また、配合と物性は1:1に対応すべき、と某国家プロジェクトの目標に書かれていたようなことを信じている技術者はもっと材料技術について勉強すべきである。


PPS/6ナイロン/カーボンを二軸混練機で常識的な混練をしている限り、押出成形で半導体ベルトの歩留まりが100%となるコンパウンドを製造することは不可能である。


力学物性を犠牲にすれば、二軸混練機を二回用いることで、電気抵抗の安定したコンパウンドを製造可能である。例えば6ナイロン相にカーボンを分散し、それをPPSと混練すると得られる。


しかし、カーボンの分散したナイロン相のドメインが硬いので、そのようなコンパウンドで製造した無端ベルトは紙のような靭性のベルトとなる。


力学物性も電気物性も両方目標物性を満たしたコンパウンドを製造するためには、現在のところカオス混合しかない。すなわち、カーボンの凝集相が6ナイロンの相溶したPPSに分散した高次構造を有するコンパウンドなら電気物性も力学物性もその品質が良好な半導体無端ベルトを押出成形できるようになる。


ただし、PPSと6ナイロンのχは大きいので、これはフローリー・ハギンズの理論に反する、と考えた方は優秀である。カオス混合は、科学の形式知に反するような現象が発生するトランスサイエンスの混練方法である。

カテゴリー : 一般 電気/電子材料 高分子

pagetop

2023.09/13 新規ポリマーアロイ(1)

早期退職を決意したとたんに難しい仕事が舞い込んできた。配合を変えずに半導体無端ベルトの押出成形歩留まりを10倍にする仕事である。


某国家プロジェクトの目標として、配合と物性が1:1に相関し、などと間違ったことが書かれていたが、もしこれが形式知となるならば、この仕事の解は無い。


しかし、無機材料でも有機材料でも配合と物性は、1:1で対応しないことの方が多い。ゆえに国家プロジェクトの目標とされたのだろうが、これを1:1で対応させようとするセンスでは、新材料の開発など難しい。


しかし、そのような感覚のテーマに数億円の予算が毎年ついてプロジェクトが進められている日本の研究開発においてその任にある人は、弊社のセミナーで少し勉強した方が良い。


配合が同一でも高分子材料ではコンパウンディングプロセスが異なれば、物性は変化する。これは常識であり、それゆえ新たなプロセシング技術の研究は、いつの時代でも求められている。

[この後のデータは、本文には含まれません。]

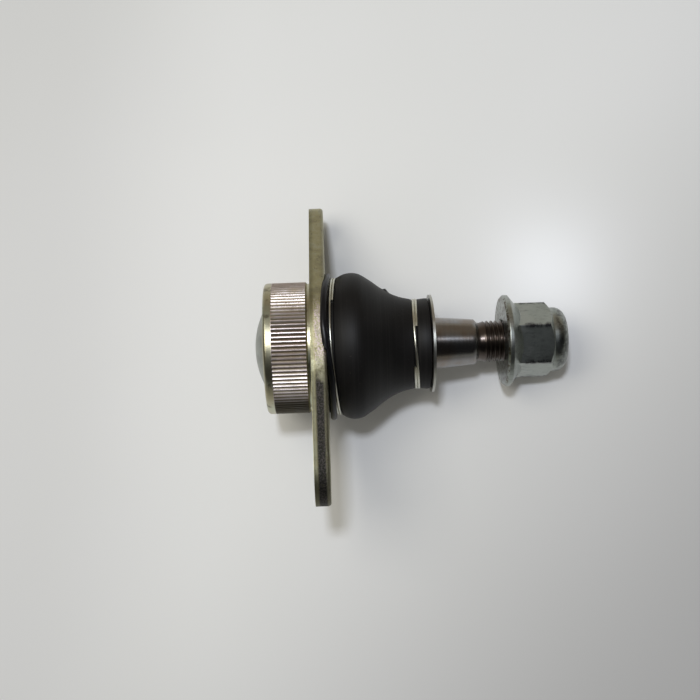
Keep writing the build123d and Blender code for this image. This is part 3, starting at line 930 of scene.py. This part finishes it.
FLANGE_FACE = 64.3 * MM
HEXAGON_BASE = 69.9 * MM
HEXAGON_CORNER = 12.45 * MM
COLLAR_BASE = 80.8 * MM
nut_finish = Finish("nut_plating", Metallic=1.0)
nut_cloud = nut_finish.noise(110, 4, 0.6)
nut_scratch = nut_finish.noise(800, 5, 0.7, (1, 1, 0.4))
seated = nut_finish.z.between(FLANGE_FACE + 0.9 * MM, FLANGE_FACE + 0.4 * MM)
pale = nut_finish.ramp(
    nut_cloud, (0.3, (0.31, 0.335, 0.31)), (0.5, (0.38, 0.41, 0.38)), (0.7, (0.43, 0.445, 0.42))
)
scuffed = nut_finish.mix(nut_scratch.between(0.51, 0.68) * 0.5, pale, (0.13, 0.13, 0.13, 1))
corners = nut_finish.radius().between(HEXAGON_CORNER - 0.45 * MM, HEXAGON_CORNER)
corners = corners * nut_finish.z.between(HEXAGON_BASE, HEXAGON_BASE + 1 * MM)
collar = nut_finish.z.between(COLLAR_BASE, COLLAR_BASE + 1.3 * MM)
spanner_marks = nut_finish.noise(420, 4, 0.7)
rubbed = nut_finish.mix(
    (corners + collar * 0.75) * spanner_marks.between(0.36, 0.6), scuffed, (0.085, 0.085, 0.088, 1)
)
rust = nut_finish.noise(620, 4, 0.7).between(0.5, 0.54)
nut_finish.colour(nut_finish.mix(rust * seated * 0.85, rubbed, (0.10, 0.075, 0.055, 1)))
nut_finish.rough(0.18 + nut_cloud * 0.13 + nut_scratch * 0.12)
nut_finish.bump(nut_scratch * 0.6 + nut_finish.noise(350, 3, 0.6) * 0.4, 0.00006, 0.0005)
nut_finish.on(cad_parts["lock_nut"])

# ---------------------------------------------------------------------------
# Nylon insert: a pale moulded ring under the nut's collar. It grips the
# thread, so that the nut does not shake loose.
# ---------------------------------------------------------------------------

nylon = Finish("nylon")
nylon_flow = nylon.noise(400, 3, 0.5)
nylon.colour(nylon.ramp(nylon_flow, (0.3, (0.70, 0.70, 0.64)), (0.7, (0.80, 0.80, 0.75))))
nylon.rough(0.4 + nylon_flow * 0.12)
nylon.on(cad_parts["nylon_insert"])

# ---------------------------------------------------------------------------
# The scene is brought up to date.
# ---------------------------------------------------------------------------

bpy.context.view_layer.update()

PPS/6ナイロン/カーボンの単純な組成で半導体コンパウンドを製造するときに、少なくとも2種類の全く異なる高次構造のコンパウンドを作り分けることが可能だ。


技を磨けばこの単純な組成で3種類以上の高次構造を創り分けることができる。負の誘電率を有するコンパウンドまで製造できた、と書くとウソだという人がいるかもしれないが、電気技術者にコンパウンドの評価をお願いしていたら、彼が見つけてくれたのである。